◆ **WHAT IS BEING ASKED**
Begin with the line that contains "pattern = blade()" and continue down through the line that contains "obj.data.transform(world)"; reproduce those lines exactly and only those.

◆ **RECORDS SHOWN**
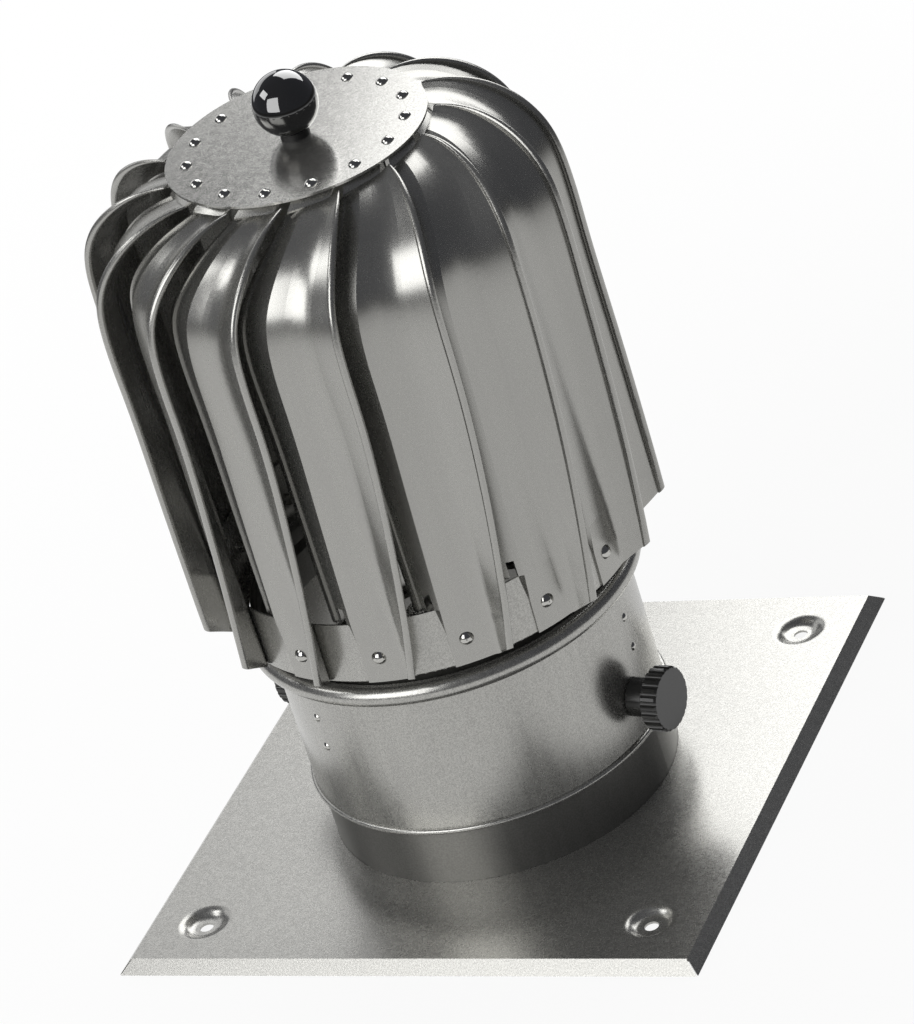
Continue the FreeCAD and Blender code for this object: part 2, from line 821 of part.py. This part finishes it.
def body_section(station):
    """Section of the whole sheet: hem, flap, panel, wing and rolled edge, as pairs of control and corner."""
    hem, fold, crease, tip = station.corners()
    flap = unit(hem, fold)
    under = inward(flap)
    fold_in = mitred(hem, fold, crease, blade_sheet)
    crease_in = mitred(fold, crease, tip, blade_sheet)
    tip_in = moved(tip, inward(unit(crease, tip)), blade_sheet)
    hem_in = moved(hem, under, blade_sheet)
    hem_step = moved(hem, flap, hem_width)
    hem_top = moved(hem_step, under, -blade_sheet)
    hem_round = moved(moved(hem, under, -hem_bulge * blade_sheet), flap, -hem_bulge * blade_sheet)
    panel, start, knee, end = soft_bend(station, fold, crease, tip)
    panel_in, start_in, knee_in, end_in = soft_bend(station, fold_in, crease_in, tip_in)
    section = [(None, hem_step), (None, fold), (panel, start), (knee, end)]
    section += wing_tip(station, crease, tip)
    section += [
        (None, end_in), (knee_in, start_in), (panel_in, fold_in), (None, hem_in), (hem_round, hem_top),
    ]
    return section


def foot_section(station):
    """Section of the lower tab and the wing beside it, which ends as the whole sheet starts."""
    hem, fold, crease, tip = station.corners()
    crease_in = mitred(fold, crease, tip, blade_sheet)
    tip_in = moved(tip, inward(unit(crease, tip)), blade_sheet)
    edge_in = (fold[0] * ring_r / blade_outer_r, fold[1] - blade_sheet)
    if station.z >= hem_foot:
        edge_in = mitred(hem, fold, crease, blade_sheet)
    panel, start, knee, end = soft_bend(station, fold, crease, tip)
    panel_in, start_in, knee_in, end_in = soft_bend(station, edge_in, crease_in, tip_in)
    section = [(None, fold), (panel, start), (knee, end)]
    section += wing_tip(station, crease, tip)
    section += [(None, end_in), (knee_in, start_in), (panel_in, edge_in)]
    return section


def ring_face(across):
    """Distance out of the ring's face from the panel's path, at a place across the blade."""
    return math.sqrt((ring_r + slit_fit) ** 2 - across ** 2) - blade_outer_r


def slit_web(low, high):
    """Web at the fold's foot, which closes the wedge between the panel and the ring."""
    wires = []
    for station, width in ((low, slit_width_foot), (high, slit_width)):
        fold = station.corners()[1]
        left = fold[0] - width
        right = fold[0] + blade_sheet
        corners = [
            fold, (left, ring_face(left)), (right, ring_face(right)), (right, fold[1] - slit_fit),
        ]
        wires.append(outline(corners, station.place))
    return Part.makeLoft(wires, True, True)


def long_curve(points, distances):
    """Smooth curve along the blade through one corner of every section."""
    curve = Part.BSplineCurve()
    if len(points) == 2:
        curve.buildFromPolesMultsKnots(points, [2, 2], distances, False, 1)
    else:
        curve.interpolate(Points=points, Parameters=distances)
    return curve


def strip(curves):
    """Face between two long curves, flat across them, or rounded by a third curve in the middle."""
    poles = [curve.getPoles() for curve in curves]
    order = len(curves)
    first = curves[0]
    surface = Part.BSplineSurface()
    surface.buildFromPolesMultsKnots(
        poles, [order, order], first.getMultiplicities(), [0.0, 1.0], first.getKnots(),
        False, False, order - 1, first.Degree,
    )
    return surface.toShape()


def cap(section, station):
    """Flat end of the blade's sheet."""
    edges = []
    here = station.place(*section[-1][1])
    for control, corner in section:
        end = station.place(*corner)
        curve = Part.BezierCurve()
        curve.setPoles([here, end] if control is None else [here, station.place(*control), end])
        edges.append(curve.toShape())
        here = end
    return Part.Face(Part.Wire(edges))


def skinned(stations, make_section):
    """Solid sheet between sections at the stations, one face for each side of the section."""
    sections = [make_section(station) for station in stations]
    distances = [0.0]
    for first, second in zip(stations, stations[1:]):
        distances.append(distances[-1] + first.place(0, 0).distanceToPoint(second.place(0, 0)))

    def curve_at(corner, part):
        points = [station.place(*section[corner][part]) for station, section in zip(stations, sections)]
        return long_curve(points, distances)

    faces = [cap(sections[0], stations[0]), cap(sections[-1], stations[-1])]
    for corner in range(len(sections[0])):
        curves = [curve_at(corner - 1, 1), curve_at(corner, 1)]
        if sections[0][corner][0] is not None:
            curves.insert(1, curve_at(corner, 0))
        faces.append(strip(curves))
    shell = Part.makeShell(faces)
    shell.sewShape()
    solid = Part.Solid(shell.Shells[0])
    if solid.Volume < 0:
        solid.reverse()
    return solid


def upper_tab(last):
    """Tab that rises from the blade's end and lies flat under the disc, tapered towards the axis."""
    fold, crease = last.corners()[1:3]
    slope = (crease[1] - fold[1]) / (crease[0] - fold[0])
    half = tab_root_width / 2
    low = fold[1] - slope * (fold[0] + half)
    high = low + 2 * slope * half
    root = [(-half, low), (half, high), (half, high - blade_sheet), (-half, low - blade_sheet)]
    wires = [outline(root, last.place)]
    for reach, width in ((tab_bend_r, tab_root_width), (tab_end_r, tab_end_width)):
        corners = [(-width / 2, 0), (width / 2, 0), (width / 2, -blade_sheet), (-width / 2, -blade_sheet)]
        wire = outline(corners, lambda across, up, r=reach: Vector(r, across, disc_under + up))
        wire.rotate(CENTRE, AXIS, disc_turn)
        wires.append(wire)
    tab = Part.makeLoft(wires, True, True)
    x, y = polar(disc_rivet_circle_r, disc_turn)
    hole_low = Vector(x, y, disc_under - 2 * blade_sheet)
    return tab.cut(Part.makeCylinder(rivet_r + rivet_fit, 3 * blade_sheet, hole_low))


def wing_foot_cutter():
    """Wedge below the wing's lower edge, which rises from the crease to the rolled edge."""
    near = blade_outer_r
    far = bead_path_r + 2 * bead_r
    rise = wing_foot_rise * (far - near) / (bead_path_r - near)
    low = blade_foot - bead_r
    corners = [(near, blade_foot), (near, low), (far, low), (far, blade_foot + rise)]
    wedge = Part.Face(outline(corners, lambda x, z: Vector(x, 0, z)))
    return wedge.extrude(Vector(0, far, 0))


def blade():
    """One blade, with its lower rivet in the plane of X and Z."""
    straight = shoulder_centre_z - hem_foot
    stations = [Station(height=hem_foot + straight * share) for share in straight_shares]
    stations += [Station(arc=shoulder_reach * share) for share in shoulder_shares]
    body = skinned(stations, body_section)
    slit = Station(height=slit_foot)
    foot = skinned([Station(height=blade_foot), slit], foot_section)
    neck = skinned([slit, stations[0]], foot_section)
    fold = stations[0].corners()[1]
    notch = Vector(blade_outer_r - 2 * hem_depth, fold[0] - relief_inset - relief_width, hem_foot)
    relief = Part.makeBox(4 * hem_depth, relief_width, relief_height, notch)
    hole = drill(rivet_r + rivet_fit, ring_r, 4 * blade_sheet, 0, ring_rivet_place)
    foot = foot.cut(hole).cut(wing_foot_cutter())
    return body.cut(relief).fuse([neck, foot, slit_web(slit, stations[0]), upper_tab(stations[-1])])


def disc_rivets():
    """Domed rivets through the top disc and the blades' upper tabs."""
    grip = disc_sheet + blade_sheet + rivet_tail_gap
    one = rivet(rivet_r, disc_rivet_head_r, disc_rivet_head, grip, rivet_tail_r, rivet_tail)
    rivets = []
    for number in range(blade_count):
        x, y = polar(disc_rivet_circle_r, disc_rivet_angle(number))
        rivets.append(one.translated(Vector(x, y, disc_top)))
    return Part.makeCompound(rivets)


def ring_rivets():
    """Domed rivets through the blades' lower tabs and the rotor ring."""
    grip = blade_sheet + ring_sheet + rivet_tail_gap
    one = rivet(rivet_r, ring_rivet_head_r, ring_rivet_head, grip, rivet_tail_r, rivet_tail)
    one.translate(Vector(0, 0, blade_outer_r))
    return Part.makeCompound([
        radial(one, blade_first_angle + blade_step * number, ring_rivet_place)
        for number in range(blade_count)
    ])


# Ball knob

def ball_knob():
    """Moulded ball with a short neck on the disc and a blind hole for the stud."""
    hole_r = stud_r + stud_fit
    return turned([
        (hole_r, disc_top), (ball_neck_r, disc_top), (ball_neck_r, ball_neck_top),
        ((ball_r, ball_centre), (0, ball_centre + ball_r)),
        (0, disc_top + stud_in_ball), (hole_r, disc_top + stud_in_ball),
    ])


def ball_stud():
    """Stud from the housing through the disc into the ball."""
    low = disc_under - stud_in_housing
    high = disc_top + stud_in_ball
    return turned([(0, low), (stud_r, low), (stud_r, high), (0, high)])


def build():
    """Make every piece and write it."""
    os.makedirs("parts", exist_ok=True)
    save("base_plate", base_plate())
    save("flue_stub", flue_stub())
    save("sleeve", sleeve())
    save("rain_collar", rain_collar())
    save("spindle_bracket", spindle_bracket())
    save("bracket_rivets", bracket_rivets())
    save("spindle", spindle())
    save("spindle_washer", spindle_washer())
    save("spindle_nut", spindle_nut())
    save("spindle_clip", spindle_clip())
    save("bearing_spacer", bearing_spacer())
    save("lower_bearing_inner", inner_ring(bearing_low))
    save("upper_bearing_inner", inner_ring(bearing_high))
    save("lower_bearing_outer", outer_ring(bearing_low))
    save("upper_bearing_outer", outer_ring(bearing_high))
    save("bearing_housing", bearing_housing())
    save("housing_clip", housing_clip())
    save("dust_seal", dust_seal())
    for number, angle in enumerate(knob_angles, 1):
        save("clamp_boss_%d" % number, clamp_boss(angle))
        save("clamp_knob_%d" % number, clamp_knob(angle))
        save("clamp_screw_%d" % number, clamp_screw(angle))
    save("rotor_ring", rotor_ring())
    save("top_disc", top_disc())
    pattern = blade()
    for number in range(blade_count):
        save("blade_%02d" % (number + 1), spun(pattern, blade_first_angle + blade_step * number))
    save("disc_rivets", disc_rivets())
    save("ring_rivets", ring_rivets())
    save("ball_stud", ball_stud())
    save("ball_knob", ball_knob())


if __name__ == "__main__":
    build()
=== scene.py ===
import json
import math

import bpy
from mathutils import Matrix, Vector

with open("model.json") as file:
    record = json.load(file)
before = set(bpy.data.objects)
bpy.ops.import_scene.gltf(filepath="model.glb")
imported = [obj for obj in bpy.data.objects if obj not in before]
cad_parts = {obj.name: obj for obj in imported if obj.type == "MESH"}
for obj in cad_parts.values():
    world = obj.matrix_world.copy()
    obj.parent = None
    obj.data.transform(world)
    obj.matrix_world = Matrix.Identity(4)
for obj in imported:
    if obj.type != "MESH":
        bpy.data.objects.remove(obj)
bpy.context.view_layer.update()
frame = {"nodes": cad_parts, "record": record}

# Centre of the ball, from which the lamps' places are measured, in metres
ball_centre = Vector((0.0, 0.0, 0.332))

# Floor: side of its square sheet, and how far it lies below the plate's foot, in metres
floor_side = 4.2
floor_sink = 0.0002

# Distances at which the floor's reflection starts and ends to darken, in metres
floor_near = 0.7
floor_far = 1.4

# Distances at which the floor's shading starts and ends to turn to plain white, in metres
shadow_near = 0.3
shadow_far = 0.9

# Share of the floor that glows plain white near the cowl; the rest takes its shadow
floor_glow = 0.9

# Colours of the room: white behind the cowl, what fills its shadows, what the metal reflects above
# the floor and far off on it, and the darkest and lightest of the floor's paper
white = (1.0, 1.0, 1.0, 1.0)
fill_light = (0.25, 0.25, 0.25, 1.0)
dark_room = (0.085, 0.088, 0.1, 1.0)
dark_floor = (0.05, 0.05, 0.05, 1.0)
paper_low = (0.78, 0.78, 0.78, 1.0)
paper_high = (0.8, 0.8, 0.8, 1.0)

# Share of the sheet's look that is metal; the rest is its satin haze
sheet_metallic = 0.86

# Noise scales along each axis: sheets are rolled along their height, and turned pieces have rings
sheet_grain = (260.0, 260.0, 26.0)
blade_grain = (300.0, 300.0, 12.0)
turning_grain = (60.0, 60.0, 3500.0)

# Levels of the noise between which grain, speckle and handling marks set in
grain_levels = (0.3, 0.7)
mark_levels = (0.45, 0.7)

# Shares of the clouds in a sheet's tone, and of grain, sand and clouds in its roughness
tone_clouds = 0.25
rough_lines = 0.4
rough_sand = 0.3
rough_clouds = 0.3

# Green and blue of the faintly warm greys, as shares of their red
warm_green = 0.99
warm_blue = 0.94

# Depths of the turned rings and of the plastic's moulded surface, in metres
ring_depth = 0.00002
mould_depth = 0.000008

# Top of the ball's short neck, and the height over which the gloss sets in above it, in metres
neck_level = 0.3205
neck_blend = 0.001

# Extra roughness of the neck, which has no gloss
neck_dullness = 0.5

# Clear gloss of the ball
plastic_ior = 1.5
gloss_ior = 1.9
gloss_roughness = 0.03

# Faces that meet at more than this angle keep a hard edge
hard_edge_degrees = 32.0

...

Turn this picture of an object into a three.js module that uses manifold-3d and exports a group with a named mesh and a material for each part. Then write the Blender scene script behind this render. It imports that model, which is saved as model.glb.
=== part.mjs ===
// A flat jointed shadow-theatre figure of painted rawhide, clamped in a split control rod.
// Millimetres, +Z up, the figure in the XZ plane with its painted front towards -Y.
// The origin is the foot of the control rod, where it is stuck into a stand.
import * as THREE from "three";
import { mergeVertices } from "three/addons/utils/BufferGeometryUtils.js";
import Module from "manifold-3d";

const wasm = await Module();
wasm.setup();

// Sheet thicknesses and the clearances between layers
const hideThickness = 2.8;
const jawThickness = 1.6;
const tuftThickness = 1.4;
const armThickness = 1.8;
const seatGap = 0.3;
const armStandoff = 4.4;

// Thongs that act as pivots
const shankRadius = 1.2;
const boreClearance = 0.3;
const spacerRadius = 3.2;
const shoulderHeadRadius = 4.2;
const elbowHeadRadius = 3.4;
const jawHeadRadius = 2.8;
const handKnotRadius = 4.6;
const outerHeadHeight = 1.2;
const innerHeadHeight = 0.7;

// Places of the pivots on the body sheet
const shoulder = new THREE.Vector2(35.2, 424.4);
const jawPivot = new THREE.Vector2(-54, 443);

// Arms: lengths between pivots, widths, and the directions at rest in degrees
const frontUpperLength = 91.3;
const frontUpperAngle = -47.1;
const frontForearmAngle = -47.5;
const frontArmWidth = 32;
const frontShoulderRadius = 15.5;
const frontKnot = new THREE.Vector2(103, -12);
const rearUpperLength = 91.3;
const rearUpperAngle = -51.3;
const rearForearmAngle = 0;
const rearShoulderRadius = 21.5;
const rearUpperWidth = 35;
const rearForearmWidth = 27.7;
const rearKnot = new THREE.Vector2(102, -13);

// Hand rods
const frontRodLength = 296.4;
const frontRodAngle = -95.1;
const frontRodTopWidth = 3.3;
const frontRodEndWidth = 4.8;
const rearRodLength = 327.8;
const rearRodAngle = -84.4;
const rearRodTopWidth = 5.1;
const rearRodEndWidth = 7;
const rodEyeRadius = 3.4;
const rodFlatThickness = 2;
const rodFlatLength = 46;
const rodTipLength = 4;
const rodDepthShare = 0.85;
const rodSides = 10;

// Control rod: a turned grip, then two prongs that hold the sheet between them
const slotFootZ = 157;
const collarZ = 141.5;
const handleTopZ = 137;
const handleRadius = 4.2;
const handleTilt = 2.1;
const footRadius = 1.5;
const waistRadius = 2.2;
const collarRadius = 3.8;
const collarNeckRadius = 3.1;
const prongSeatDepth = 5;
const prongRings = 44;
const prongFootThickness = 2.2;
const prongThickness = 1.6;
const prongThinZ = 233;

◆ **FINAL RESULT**
    pattern = blade()
    for number in range(blade_count):
        save("blade_%02d" % (number + 1), spun(pattern, blade_first_angle + blade_step * number))
    save("disc_rivets", disc_rivets())
    save("ring_rivets", ring_rivets())
    save("ball_stud", ball_stud())
    save("ball_knob", ball_knob())


if __name__ == "__main__":
    build()
=== scene.py ===
import json
import math

import bpy
from mathutils import Matrix, Vector

with open("model.json") as file:
    record = json.load(file)
before = set(bpy.data.objects)
bpy.ops.import_scene.gltf(filepath="model.glb")
imported = [obj for obj in bpy.data.objects if obj not in before]
cad_parts = {obj.name: obj for obj in imported if obj.type == "MESH"}
for obj in cad_parts.values():
    world = obj.matrix_world.copy()
    obj.parent = None
    obj.data.transform(world)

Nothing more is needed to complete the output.